What can I say? What you lose in instrument quality you gain with that 4th channel I really could've done with on the SID.

Back again on the subject of covers of stuff I like I did a cover of 'Here comes your man' by the Pixies, which got the usual splendid DYCP scroll, logos and raster split treatment.

And 'In the interest of balance' as the BBC like to say yet another cover done for this years AtariAge new years disk. This was a reworking of a tune I remembered hearing back in the 90s bundled with various DOS Adlib music editors, forgot about and then it turned up in my youtube playlist. So I had to do something to get the damn thing out of my head again.
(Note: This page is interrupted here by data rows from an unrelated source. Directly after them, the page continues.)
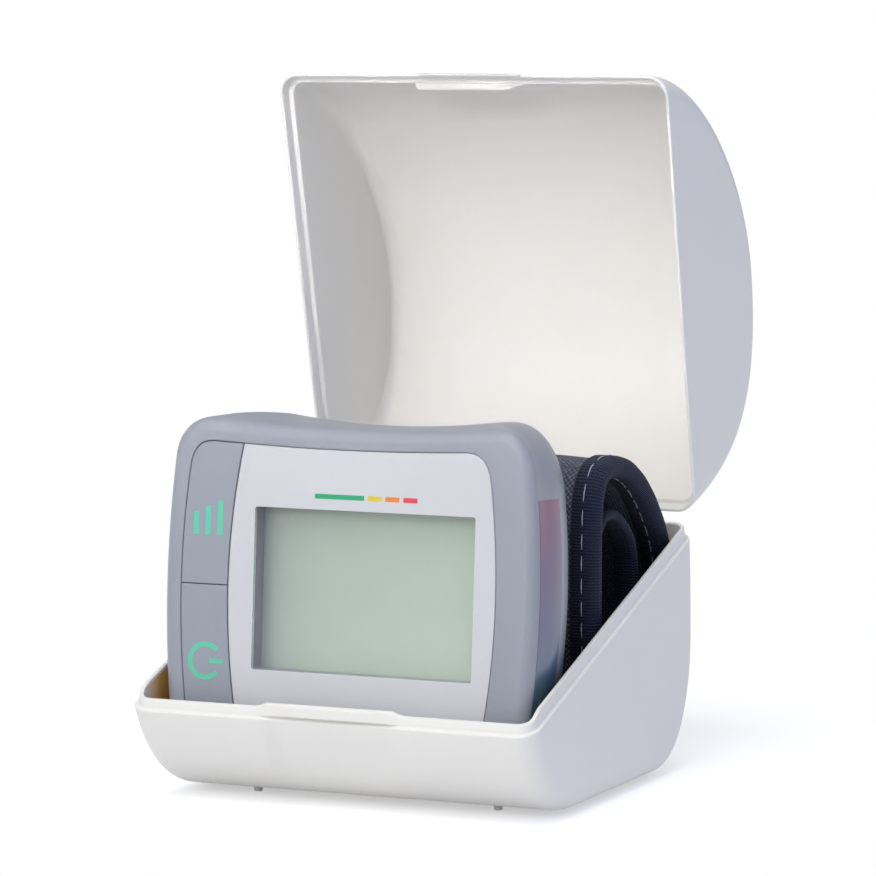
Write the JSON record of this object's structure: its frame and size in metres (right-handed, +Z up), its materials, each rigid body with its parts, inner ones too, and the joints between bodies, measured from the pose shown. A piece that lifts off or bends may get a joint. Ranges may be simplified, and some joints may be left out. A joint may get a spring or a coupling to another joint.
{
  "type": "wrist_blood_pressure_monitor",
  "caption": "Wrist blood pressure monitor with a padded cuff, standing on its side in an open white clamshell storage case",
  "frame": {"origin": "On the surface that the case stands on, under the middle of the bounding box of the open case", "axes": "+Z up, -Y to the front of the case and of the display, +X to the right of the display, along the wrist"},
  "size_m": [0.0902, 0.1284, 0.1491],
  "materials": {
    "case_plastic": "white moulded plastic with a soft gloss",
    "housing_plastic": "grey moulded plastic with a satin coat",
    "key_plastic": "satin grey keys with printed signs",
    "lens_print": "pale silver print behind a glossy plate",
    "clear_window": "clear acrylic",
    "display_cell": "grey green liquid crystal cell, switched off",
    "black_plastic": "matt black plastic",
    "contact_rubber": "conductive rubber",
    "circuit_board": "green coated board",
    "steel": "plated steel",
    "air_rubber": "pale silicone rubber",
    "cell_jacket": "bare gold and black jacket",
    "cuff_mesh": "dark grey knitted mesh",
    "cuff_cloth": "navy brushed cloth",
    "cuff_tape": "navy ribbed edge tape with pale stitches",
    "hook_pad": "black hook fastener",
    "stiffener_plastic": "thin bent plastic",
    "bladder_film": "soft welded film"
  },
  "bodies": {
    "case": {"case_base": "case_plastic"},
    "lid": {"case_lid": "case_plastic"},
    "monitor": {"front_housing": "housing_plastic", "rear_housing": "housing_plastic", "lens_panel": "lens_print", "display_window": "clear_window", "display_glass": "display_cell", "display_frame": "black_plastic", "display_connector_lower": "contact_rubber", "display_connector_upper": "contact_rubber", "main_board": "circuit_board", "memory_switch": "black_plastic", "power_switch": "black_plastic", "pump_motor": "steel", "pump_head": "black_plastic", "exhaust_valve": "steel", "pressure_sensor": "black_plastic", "buzzer": "black_plastic", "air_manifold": "air_rubber", "air_port": "air_rubber", "battery_front": "cell_jacket", "battery_rear": "cell_jacket", "battery_contact_left": "steel", "battery_contact_right": "steel", "housing_screw_1": "steel", "housing_screw_2": "steel", "housing_screw_3": "steel", "housing_screw_4": "steel", "cuff_bracket": "black_plastic", "cuff_cover": "cuff_mesh", "cuff_lining": "cuff_cloth", "cuff_stiffener": "stiffener_plastic", "cuff_bladder": "bladder_film", "cuff_binding_left": "cuff_tape", "cuff_binding_right": "cuff_tape", "cuff_tail": "cuff_cloth", "cuff_fastener": "hook_pad"},
    "memory_key": {"memory_button": "key_plastic"},
    "power_key": {"power_button": "key_plastic"},
    "battery_cover": {"battery_door": "housing_plastic"}
  },
  "joints": [
    {"name": "lid_hinge", "type": "hinge", "parent": "case", "child": "lid", "pos_m": [0, 0.02865, 0.0524], "axis": [1, 0, 0], "range_deg": [0, 96.3]},
    {"name": "monitor_slide", "type": "slide", "parent": "case", "child": "monitor", "axis": [0, 0.9243, -0.3816], "range_m": [0, 0.01677], "deforming": ["cuff_cover", "cuff_lining", "cuff_stiffener", "cuff_bladder", "cuff_binding_left", "cuff_binding_right", "cuff_tail", "cuff_fastener"]},
    {"name": "memory_press", "type": "slide", "parent": "monitor", "child": "memory_key", "axis": [0, 0.9976, -0.0698], "range_m": [0, 0.0005], "stiffness_N_per_m": 1500},
    {"name": "power_press", "type": "slide", "parent": "monitor", "child": "power_key", "axis": [0, 0.9976, -0.0698], "range_m": [0, 0.0005], "stiffness_N_per_m": 1500},
    {"name": "battery_door_slide", "type": "slide", "parent": "monitor", "child": "battery_cover", "axis": [0, 0.9976, -0.0698], "range_m": [0, 0.005]}
  ],
  "couplings": [
    {"joint": "monitor_slide", "follows": "lid_hinge", "m_per_rad": 0.0099773}
  ]
}
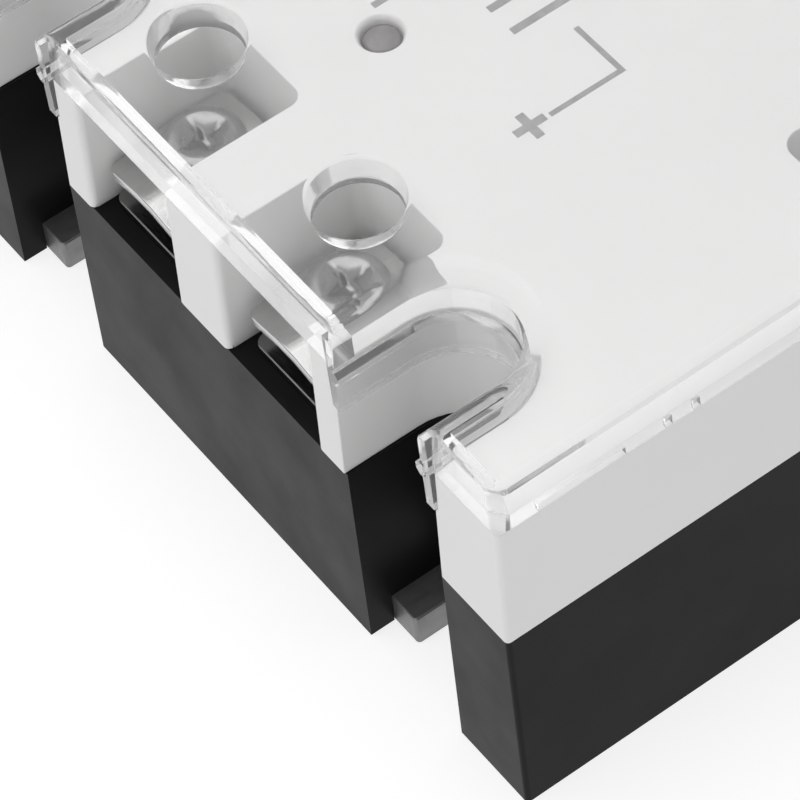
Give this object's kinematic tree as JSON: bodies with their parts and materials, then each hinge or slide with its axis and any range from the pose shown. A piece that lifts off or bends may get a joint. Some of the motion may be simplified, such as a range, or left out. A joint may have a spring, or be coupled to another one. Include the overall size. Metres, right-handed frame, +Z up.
{
  "type": "solid state relay",
  "caption": "Box-shaped panel-mount three-phase solid state relay: black base, white top with recessed screw terminals, clear clip-on cover, metal plate and open U mounting notches.",
  "frame": {"origin": "centre of the underside of the base plate", "axes": "+Z up, away from the mounting face; +X along the long side, from the control terminals at -X to the plain end; +Y completes a right-handed frame, so the power terminals are at -Y and +Y"},
  "size_m": [0.105, 0.074, 0.036],
  "materials": {
    "black_case": "finely textured black moulded plastic",
    "white_case": "satin off-white moulded plastic",
    "clear_plastic": "clear polished plastic",
    "base_metal": "bare plate with sheared edges",
    "steel_screws": "zinc plated",
    "strap_metal": "nickel plated",
    "clamp_metal": "bright nickel plated",
    "screw_metal": "bright nickel plated",
    "board_laminate": "green solder mask",
    "led_lens": "diffused lens",
    "tinned_wire": "tinned",
    "chip_epoxy": "moulded epoxy",
    "resistor_body": "lacquered",
    "capacitor_case": "moulded case",
    "varistor_coating": "epoxy dipped",
    "capacitor_can": "sleeved can",
    "ceramic_plate": "fired alumina",
    "copper": "bare",
    "silicon": "polished",
    "casting_resin": "cast resin"
  },
  "bodies": {
    "housing": {"lower_housing": "black_case", "upper_housing": "white_case", "base_plate": "base_metal", "base_screws": "steel_screws", "input_straps": "strap_metal", "output_straps": "strap_metal", "input_nuts": "strap_metal", "output_nuts": "strap_metal", "circuit_board": "board_laminate", "led": "led_lens", "led_leads": "tinned_wire", "optocouplers": "chip_epoxy", "resistors": "resistor_body", "snubber_capacitors": "capacitor_case", "varistors": "varistor_coating", "input_regulator": "chip_epoxy", "input_capacitor": "capacitor_can", "ceramic_insulators": "ceramic_plate", "copper_pads": "copper", "thyristor_chips": "silicon", "potting": "casting_resin"},
    "cover": {"clear_cover": "clear_plastic"},
    "clamp_in_minus": {"clamp_in_minus": "clamp_metal"},
    "screw_in_minus": {"screw_in_minus": "screw_metal"},
    "clamp_in_plus": {"clamp_in_plus": "clamp_metal"},
    "screw_in_plus": {"screw_in_plus": "screw_metal"},
    "clamp_line_1": {"clamp_line_1": "clamp_metal"},
    "screw_line_1": {"screw_line_1": "screw_metal"},
    "clamp_line_2": {"clamp_line_2": "clamp_metal"},
    "screw_line_2": {"screw_line_2": "screw_metal"},
    "clamp_line_3": {"clamp_line_3": "clamp_metal"},
    "screw_line_3": {"screw_line_3": "screw_metal"},
    "clamp_load_1": {"clamp_load_1": "clamp_metal"},
    "screw_load_1": {"screw_load_1": "screw_metal"},
    "clamp_load_2": {"clamp_load_2": "clamp_metal"},
    "screw_load_2": {"screw_load_2": "screw_metal"},
    "clamp_load_3": {"clamp_load_3": "clamp_metal"},
    "screw_load_3": {"screw_load_3": "screw_metal"}
  },
  "joints": [
    {"name": "cover_lift", "type": "slide", "parent": "housing", "child": "cover", "axis": [0, 0, 1], "range_m": [0, 0.03]},
    {"name": "lift_in_minus", "type": "slide", "parent": "housing", "child": "clamp_in_minus", "axis": [0, 0, 1], "range_m": [-0.0021, 0.0015]},
    {"name": "turn_in_minus", "type": "hinge", "parent": "clamp_in_minus", "child": "screw_in_minus", "pos_m": [-0.045, 0.009, 0.02], "axis": [0, 0, 1], "range_deg": [-1261, 901]},
    {"name": "lift_in_plus", "type": "slide", "parent": "housing", "child": "clamp_in_plus", "axis": [0, 0, 1], "range_m": [-0.0021, 0.0015]},
    {"name": "turn_in_plus", "type": "hinge", "parent": "clamp_in_plus", "child": "screw_in_plus", "pos_m": [-0.045, -0.009, 0.02], "axis": [0, 0, 1], "range_deg": [-1261, 901]},
    {"name": "lift_line_1", "type": "slide", "parent": "housing", "child": "clamp_line_1", "axis": [0, 0, 1], "range_m": [-0.0019, 0.00148]},
    {"name": "turn_line_1", "type": "hinge", "parent": "clamp_line_1", "child": "screw_line_1", "pos_m": [-0.0087, -0.0296, 0.02], "axis": [0, 0, 1], "range_deg": [-856, 667]},
    {"name": "lift_line_2", "type": "slide", "parent": "housing", "child": "clamp_line_2", "axis": [0, 0, 1], "range_m": [-0.0019, 0.00148]},
    {"name": "turn_line_2", "type": "hinge", "parent": "clamp_line_2", "child": "screw_line_2", "pos_m": [0.0108, -0.0296, 0.02], "axis": [0, 0, 1], "range_deg": [-856, 667]},
    {"name": "lift_line_3", "type": "slide", "parent": "housing", "child": "clamp_line_3", "axis": [0, 0, 1], "range_m": [-0.0019, 0.00148]},
    {"name": "turn_line_3", "type": "hinge", "parent": "clamp_line_3", "child": "screw_line_3", "pos_m": [0.0303, -0.0296, 0.02], "axis": [0, 0, 1], "range_deg": [-856, 667]},
    {"name": "lift_load_1", "type": "slide", "parent": "housing", "child": "clamp_load_1", "axis": [0, 0, 1], "range_m": [-0.0019, 0.00148]},
    {"name": "turn_load_1", "type": "hinge", "parent": "clamp_load_1", "child": "screw_load_1", "pos_m": [-0.0087, 0.0296, 0.02], "axis": [0, 0, 1], "range_deg": [-856, 667]},
    {"name": "lift_load_2", "type": "slide", "parent": "housing", "child": "clamp_load_2", "axis": [0, 0, 1], "range_m": [-0.0019, 0.00148]},
    {"name": "turn_load_2", "type": "hinge", "parent": "clamp_load_2", "child": "screw_load_2", "pos_m": [0.0108, 0.0296, 0.02], "axis": [0, 0, 1], "range_deg": [-856, 667]},
    {"name": "lift_load_3", "type": "slide", "parent": "housing", "child": "clamp_load_3", "axis": [0, 0, 1], "range_m": [-0.0019, 0.00148]},
    {"name": "turn_load_3", "type": "hinge", "parent": "clamp_load_3", "child": "screw_load_3", "pos_m": [0.0303, 0.0296, 0.02], "axis": [0, 0, 1], "range_deg": [-856, 667]}
  ],
  "couplings": [
    {"joint": "turn_in_minus", "follows": "lift_in_minus", "rad_per_m": 10472},
    {"joint": "turn_in_plus", "follows": "lift_in_plus", "rad_per_m": 10472},
    {"joint": "turn_line_1", "follows": "lift_line_1", "rad_per_m": 7854},
    {"joint": "turn_line_2", "follows": "lift_line_2", "rad_per_m": 7854},
    {"joint": "turn_line_3", "follows": "lift_line_3", "rad_per_m": 7854},
    {"joint": "turn_load_1", "follows": "lift_load_1", "rad_per_m": 7854},
    {"joint": "turn_load_2", "follows": "lift_load_2", "rad_per_m": 7854},
    {"joint": "turn_load_3", "follows": "lift_load_3", "rad_per_m": 7854}
  ]
}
Then there's the matter of work stuff, Which is more numerous but it gets messy in terms of attribution. Not only because it's porting work (So more like translation than writing, and not my original work to start with), but also because there's games I've done 'myself', games I've helped with, common company code that I've written that's in every game since, and the odd fact that my favorite game I can (vaguely) lay claim to is the one where I wasn't officially working on it, but someone found code I'd written helped, cut+paste it in, and left me a thank you in the bugtracker. Life is strange sometimes...

Even in the '100% me' games there's the aforementioned huge chunk of shared code without which I'd get nowhere, so I can't rightfully claim 100% of anything. But hey! that's modern development for you.